Sementara itu, Founder Nusa Ina Connection Abdullah Kelrey lebih mendorong agar pelaporan yang dilakukan masyarakat Banten terhadap paslon Airin-Ade atas dugaan pelanggaran kampanye di tempat pendidikan dan tempat ibadah segera ditindak lanjuti oleh Bawaslu.
"Bawaslu saatnya harus mendapatkan perhatian yang baik, jangan sampai bawaslu ini cuma digaji oleh negara ya, rakyat gaji tapi kerjanya enggak ada," ucap Kelrey.
Dikatakannya, momentum pelaporan ini, diusahakan untuk ditindaklanjuti dan itu harus wajib didorong oleh seluruh rakyat Banten yang peduli dengan demokrasi.
"Mari sama-sama kita dorong agar bawaslu segera mengambil sikap dan menyelesaikan pelaporan tersebut," sambungnya.
Kelrey melanjutkan dinasti politik Banten itu dengan KKN (Korupsi Kolusi dan Nepotisme), dan ibaratnya adik kakak.
"KKN memang tidak boleh hidup berkembang. Jangankan hidup, jangankan berkembang, jangan sampai ada akar-akarnya di negara yang kita banggakan. Kita bicara demokrasi, tapi satu sisi kita mendukung dinasti politik. Sudahlah itu peninggalan zaman belanda, peninggalan zaman penjajah. Urusan-urusan seperti itu jangan lagi kita hidupkan di era demokrasi ini," kata dia lagi.
Dia pun berpesan kepada masyarakat Banten agar kelompok dinasti politik dengan latar belakang korupsi, kolusi dan nepotisme itu jangan sampai lolos.
"Jadi ini momentumnya, mari kita sadar mari kita memanfaatkan momentum ini untuk bangkit dari dinasti politik dan bangkit dari korupsi kolusi dan nepotisme di Banten," pungkasnya.
Baca juga:
Direktur Eksekutf Rumah Politik Indonesia, Fernando Emas mengatakan, kedewasaan demokrasi di Banten harus ditopang dengan ketegasan aparat hukum.
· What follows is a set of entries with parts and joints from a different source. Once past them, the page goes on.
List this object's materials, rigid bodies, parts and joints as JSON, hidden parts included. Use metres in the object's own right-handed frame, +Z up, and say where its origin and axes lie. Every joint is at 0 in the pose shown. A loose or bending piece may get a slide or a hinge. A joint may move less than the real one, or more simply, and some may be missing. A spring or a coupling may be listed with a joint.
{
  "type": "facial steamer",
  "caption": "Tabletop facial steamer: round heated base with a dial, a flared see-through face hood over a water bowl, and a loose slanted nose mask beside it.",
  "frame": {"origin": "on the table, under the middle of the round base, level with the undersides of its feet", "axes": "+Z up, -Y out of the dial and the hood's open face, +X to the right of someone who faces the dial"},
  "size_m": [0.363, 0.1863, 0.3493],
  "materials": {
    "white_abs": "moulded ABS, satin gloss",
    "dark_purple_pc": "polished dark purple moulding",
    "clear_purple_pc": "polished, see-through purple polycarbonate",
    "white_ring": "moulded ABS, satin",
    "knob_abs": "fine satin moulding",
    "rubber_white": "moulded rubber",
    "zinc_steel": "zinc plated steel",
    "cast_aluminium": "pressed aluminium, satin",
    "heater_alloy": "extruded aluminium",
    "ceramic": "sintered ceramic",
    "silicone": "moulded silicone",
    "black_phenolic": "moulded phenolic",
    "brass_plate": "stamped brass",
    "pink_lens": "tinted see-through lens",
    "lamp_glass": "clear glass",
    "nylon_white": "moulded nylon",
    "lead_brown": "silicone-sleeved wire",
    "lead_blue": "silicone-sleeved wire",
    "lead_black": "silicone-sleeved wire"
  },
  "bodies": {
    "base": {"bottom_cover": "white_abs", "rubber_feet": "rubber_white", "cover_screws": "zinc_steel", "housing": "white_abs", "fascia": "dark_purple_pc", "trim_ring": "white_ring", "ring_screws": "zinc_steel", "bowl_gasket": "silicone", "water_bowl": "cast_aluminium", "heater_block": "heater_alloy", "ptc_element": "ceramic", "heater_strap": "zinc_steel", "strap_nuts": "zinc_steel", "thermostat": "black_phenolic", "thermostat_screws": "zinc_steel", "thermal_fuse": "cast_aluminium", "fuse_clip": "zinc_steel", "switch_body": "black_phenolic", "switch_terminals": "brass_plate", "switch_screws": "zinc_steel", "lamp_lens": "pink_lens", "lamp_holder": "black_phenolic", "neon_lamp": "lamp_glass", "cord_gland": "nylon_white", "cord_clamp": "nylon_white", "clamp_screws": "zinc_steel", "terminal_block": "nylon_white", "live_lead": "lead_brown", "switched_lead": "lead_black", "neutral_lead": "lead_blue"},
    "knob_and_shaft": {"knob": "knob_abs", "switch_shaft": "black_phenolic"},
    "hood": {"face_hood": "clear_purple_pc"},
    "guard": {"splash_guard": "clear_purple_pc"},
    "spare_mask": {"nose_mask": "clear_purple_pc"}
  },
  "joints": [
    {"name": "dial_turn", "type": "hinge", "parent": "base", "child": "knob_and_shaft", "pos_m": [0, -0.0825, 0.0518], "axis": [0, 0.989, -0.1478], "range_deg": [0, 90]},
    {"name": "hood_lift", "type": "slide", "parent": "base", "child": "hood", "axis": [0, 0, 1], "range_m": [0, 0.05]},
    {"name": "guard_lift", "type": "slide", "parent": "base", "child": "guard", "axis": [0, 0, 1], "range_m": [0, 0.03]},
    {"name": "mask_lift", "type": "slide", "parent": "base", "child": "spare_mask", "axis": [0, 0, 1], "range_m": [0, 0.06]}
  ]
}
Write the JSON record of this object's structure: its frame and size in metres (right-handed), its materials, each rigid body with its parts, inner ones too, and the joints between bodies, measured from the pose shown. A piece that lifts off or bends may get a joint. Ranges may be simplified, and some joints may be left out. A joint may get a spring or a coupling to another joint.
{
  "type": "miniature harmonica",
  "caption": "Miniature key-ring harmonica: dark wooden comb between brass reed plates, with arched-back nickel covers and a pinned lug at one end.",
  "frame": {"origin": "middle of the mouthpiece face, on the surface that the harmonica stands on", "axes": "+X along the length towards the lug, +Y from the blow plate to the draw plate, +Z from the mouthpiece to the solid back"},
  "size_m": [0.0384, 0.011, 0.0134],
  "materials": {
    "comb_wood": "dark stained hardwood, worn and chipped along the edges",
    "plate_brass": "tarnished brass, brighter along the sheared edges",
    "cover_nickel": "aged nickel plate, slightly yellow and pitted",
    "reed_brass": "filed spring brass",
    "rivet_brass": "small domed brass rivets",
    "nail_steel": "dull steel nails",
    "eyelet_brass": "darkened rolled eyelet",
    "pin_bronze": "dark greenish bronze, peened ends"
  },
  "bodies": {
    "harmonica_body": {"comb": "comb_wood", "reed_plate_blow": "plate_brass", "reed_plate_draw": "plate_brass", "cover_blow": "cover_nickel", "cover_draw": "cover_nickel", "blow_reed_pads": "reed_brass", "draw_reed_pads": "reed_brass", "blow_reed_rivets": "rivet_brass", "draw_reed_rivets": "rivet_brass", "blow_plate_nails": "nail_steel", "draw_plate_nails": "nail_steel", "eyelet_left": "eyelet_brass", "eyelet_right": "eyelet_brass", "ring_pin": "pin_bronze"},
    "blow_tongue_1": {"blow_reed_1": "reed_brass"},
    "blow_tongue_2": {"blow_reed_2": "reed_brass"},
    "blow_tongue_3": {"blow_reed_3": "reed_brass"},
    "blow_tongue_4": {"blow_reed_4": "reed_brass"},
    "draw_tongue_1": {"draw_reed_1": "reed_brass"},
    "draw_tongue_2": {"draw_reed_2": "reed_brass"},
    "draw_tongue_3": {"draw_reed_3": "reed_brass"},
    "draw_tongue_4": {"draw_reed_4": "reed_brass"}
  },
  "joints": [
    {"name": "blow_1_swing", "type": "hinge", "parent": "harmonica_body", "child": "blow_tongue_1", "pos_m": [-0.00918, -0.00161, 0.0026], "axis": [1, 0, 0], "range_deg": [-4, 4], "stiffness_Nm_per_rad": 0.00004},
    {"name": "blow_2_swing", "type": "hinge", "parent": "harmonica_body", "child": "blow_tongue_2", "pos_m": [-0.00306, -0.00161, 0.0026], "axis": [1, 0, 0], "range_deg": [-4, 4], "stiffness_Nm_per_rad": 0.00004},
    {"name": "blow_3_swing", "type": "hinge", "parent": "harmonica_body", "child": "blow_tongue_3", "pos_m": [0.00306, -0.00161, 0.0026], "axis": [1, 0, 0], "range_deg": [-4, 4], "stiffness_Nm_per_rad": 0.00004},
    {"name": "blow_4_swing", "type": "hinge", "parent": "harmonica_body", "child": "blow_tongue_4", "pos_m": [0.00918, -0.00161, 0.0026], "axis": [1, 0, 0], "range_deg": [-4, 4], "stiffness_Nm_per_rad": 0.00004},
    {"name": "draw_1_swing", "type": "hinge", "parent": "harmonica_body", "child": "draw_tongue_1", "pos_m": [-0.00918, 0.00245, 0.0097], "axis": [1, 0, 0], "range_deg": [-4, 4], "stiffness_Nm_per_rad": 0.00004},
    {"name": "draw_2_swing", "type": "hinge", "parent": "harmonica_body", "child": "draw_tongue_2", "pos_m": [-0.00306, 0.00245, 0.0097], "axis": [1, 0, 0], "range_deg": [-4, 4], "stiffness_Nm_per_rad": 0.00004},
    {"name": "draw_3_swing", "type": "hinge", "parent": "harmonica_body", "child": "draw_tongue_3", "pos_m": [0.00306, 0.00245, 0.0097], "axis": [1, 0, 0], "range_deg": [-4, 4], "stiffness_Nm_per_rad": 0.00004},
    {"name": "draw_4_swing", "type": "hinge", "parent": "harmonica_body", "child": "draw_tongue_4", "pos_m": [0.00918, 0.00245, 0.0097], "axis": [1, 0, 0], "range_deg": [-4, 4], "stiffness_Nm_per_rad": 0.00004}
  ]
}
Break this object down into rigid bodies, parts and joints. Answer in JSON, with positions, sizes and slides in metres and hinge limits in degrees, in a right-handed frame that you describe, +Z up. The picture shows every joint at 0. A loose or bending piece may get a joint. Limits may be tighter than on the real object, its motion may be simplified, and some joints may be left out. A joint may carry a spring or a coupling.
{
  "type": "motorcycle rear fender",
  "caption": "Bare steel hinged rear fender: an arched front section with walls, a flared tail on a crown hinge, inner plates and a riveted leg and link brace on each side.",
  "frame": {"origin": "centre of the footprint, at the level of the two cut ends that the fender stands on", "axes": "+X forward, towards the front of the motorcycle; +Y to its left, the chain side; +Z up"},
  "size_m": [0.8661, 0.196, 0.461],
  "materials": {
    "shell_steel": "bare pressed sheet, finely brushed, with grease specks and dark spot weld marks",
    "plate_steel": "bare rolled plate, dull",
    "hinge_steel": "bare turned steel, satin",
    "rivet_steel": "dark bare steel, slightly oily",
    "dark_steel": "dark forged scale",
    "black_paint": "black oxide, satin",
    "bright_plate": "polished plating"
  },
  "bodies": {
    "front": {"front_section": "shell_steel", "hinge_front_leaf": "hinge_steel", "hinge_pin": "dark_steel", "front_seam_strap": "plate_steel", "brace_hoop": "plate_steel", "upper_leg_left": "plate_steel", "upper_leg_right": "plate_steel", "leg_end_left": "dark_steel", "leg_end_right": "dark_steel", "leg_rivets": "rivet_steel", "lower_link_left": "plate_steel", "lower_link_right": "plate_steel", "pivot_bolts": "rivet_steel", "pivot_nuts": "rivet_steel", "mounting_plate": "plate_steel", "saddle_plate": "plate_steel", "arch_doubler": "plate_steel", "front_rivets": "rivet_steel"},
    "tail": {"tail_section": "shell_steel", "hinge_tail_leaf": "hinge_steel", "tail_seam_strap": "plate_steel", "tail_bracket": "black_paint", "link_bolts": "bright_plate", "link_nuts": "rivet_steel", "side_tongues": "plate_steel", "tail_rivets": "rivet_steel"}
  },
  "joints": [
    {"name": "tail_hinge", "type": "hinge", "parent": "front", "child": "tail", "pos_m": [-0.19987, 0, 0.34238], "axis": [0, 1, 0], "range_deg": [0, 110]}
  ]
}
"Saya harap sekali Bawaslu, Kepolisian yang ada di sana yang tergabung dalam Gakkumdu menindaklanjuti laporan itu, apakah itu bagian dari tindak pidana pemilu dan sanksinya apa, berat ringannya seperti apa, ya silakan putuskan. Kalau ada sanksi pidana ya tetapkan, kalau ada sanksi denda ya tetapkan dendanya," kata Fernando dalam kesempatan yang sama.
Kata dia, jangan sampai masyarakat nantinya enggan lagi melaporkan dugaan pelanggaran pidana lantaran aparat penegak hukum tidak merespons atau bahkan tidak menuntaskan kasusnya secara adil dan transparan.
"Kalau tidak ada sanksi yang diberikan oleh penyelenggara pemilu membuat kontestan lainnya akhirnya ingin membuat hal yang sama, akhirnya tidak ada efek jera. Saya harap masyarakat terus mengawasi itu, jangan putus asa ketika laporannya belum ditindaklanjuti," tutupnya.